Western energy companies are excited by the oil and gas fields of the Caspian basin because they are thought to be the largest outside the Gulf region and Russia, and can play a key role in meeting world energy demand into the 21st century.

But there is a logistical problem: the energy fields are located in landlocked countries thousands of kilometers from the open seas, meaning that transit pipelines across one or more countries are essential. The first phase of the new Iranian project would involve the construction of a 400 km pipeline from Iran's Caspian Sea port of Neka to Teheran, as well as the upgrading of two Iranian refineries. This would enable Iran to refine crude oil from over the Caspian, from Azerbaijan, Turkmenistan and Kazakhstan, and, in return, to supply them with equal amounts of refined oil. However, an earlier Iran-Kazakhstan "swap" deal failed amid technical problems.
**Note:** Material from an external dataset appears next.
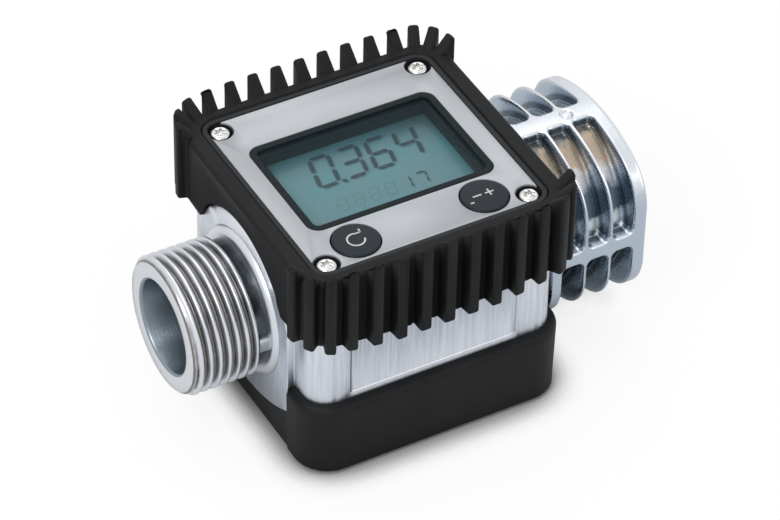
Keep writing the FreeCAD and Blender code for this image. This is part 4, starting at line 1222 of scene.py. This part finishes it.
@dataclass
class Readout:
    """A row of slanted seven-segment digits on the display cell."""

    figures: str
    left: float
    base: float
    width: float
    height: float
    pitch: float
    stroke: float
    point_after: Optional[int] = None
    slant: float = 0.2
    thickness: float = 0.02 * MM

    def add_to(self, mesh: bmesh.types.BMesh, level: float, shift: Vector) -> None:
        """Adds the row's bars.

        Args:
            mesh: the mesh that they join.
            level: the height that they lie at.
            shift: how far the row is moved across the cell.
        """
        for index, figure in enumerate(self.figures):
            foot = Vector((self.left + index * self.pitch + self.width / 2, self.base, level)) + shift
            for bar in DIGITS.get(figure, ()):
                self._bar(mesh, foot, bar)
            if self.point_after == index:
                self._point(mesh, foot)

    def _bar(self, mesh: bmesh.types.BMesh, foot: Vector, bar: Segment) -> None:
        """Adds one bar, a thin hexagon.

        Args:
            mesh: the mesh that it joins.
            foot: the digit's place.
            bar: which bar it is.
        """
        share_x, share_y, stands = bar.value
        length = (self.height / 2 if stands else self.width) - 0.5 * self.stroke
        half, tip = self.stroke / 2, length / 2
        made = bmesh.ops.create_circle(mesh, cap_ends=True, segments=6, radius=1.0)["verts"]
        for vert in made:
            along, across = vert.co.y, vert.co.x
            along = math.copysign(tip if abs(along) > 0.9 else tip - half, along)
            across = 0.0 if abs(across) < 0.1 else math.copysign(half, across)
            place = Vector((across, along, 0.0)) if stands else Vector((along, across, 0.0))
            place += Vector((share_x * self.width, share_y * self.height, 0.0))
            place.x += place.y * self.slant
            vert.co = foot + place

    def _point(self, mesh: bmesh.types.BMesh, foot: Vector) -> None:
        """Adds the decimal point after a digit."""
        middle = foot + Vector((self.pitch / 2 + 0.1 * self.stroke, -0.2 * self.stroke, 0.0))
        turn = Matrix.Translation(middle)
        bmesh.ops.create_circle(mesh, cap_ends=True, segments=8, radius=0.62 * self.stroke, matrix=turn)


@dataclass
class Display:
    """What the liquid crystal cell shows: lit bars, their shadows and the unlit ones."""

    cell_top: float
    rows: Sequence[Readout]
    unlit: Sequence[Readout]
    lift: float = 0.05 * MM
    shadow: Vector = field(default_factory=lambda: Vector((0.30 * MM, -0.45 * MM, 0.0)))

    def build(self) -> None:
        """Makes and dresses the three layers."""
        lit = SegmentInk("segment_ink", (0.020, 0.050, 0.070), 0.72)
        cast = SegmentInk("segment_shadow", (0.03, 0.08, 0.10), 0.24)
        idle = SegmentInk("segment_idle", (0.04, 0.11, 0.12), 0.12)
        still = Vector((0.0, 0.0, 0.0))
        self._layer("lit_segments", self.rows, 3 * self.lift, still, lit)
        self._layer("segment_shadows", self.rows, self.lift, self.shadow, cast)
        self._layer("idle_segments", self.unlit, 2 * self.lift, still, idle)

    def _layer(self, name: str, rows: Sequence[Readout], lift: float, shift: Vector, ink: SegmentInk) -> None:
        """Makes one layer of bars.

        Args:
            name: the piece's name.
            rows: the rows that it shows.
            lift: its height above the cell.
            shift: how far it is moved across.
            ink: its finish.
        """
        mesh = bmesh.new()
        for row in rows:
            row.add_to(mesh, self.cell_top + lift, shift)
        piece = piece_from(mesh, name)
        dress(piece, ink.build(), smooth=None)


@dataclass
class ButtonMark:
    """Pale printed marks on a push button: short strokes and rings that lie on its top."""

    button: bpy.types.Object
    body: str
    name: str
    thickness: float = 0.02 * MM

    def top(self) -> Vector:
        """The middle of the button's top."""
        low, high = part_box(self.button.name)
        return Vector(((low.x + high.x) / 2, (low.y + high.y) / 2, high.z + self.thickness))

    def stroke(
        self, mesh: bmesh.types.BMesh, middle: Vector, length: float, width: float, turn: float
    ) -> None:
        """Adds a short straight stroke.

        Args:
            mesh: the mesh that it joins.
            middle: its middle, from the button's middle.
            length: its length.
            width: its width.
            turn: its direction in degrees from +X.
        """
        place = Matrix.Translation(self.top() + middle) @ Matrix.Rotation(math.radians(turn), 4, "Z")
        size = Matrix.Diagonal((length / 2, width / 2, 1.0, 1.0))
        bmesh.ops.create_grid(mesh, x_segments=1, y_segments=1, size=1.0, matrix=place @ size)

    def arc(self, mesh: bmesh.types.BMesh, radius: float, width: float, start: float, sweep: float) -> None:
        """Adds part of a ring round the button's middle.

        Args:
            mesh: the mesh that it joins.
            radius: the ring's middle radius.
            width: its width.
            start: where it starts, in degrees from +X.
            sweep: how many degrees it covers.
        """
        top = self.top()
        inner = mesh.verts.new(top + Vector((radius - width / 2, 0.0, 0.0)))
        outer = mesh.verts.new(top + Vector((radius + width / 2, 0.0, 0.0)))
        edge = mesh.edges.new((inner, outer))
        bmesh.ops.rotate(
            mesh, verts=[inner, outer], cent=top, matrix=Matrix.Rotation(math.radians(start), 3, "Z")
        )
        bmesh.ops.spin(
            mesh, geom=[inner, outer, edge], cent=top, axis=UP, angle=math.radians(sweep), steps=28
        )

    def finish(self, mesh: bmesh.types.BMesh, material: bpy.types.Material) -> None:
        """Dresses the marks so that they move with the button."""
        for face in mesh.faces:
            if face.normal.z < 0:
                face.normal_flip()
        piece = piece_from(mesh, self.name)
        dress(piece, material, self.body, smooth=None)


# ---------------------------------------------------------------- studio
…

By inviting tenders for its new pipeline, Iran is clearly hoping that European energy firms will be the first to invest, encouraged by an easing of strains in a long-running transatlantic trade war.

The European Union and U.S. have been at loggerheads over Congressional legislation requiring President Bill Clinton to impose sanctions on foreign firms investing more than 20 million dollars a year in Iran's energy industries. The Europeans say the U.S. is wrong to seek to apply its law outside its own territory. After the E.U.-U.S. summit in London last month, British Prime Minister Tony Blair, speaking as current president of the EU, said both sides are now hopeful of a solution.

Blair said, "There have been for some years serious differences over what, for the U.S., is sanctions policy and, for the E.U., is extra-territoriality. And what we have established today is at least a basis for a lasting solution to these problems. We've avoided a showdown over sanctions with which we don't agree and we've done it in a way that at least promises the chance of a solution in future."

Clinton agreed to issue waivers to European companies doing business with Teheran. But the U.S. still insists that the waiver on U.S. sanctions against firms investing in Iran would not cover companies investing in pipeline projects. And Clinton said, while the U.S. and E.U. agreed to cooperate in developing Caspian energy resources, they both share an interest in combating terrorism.

Clinton stated, "Here in London the EU countries have committed themselves to enhancing their cooperation with us with regard to Iran. They will step up efforts to prevent the transfer of technology that could be used to develop weapons of mass destruction. They have agreed to work toward ratification of all 11 counter-terrorism conventions, and we agreed to cooperate in the development of Caspian energy resources."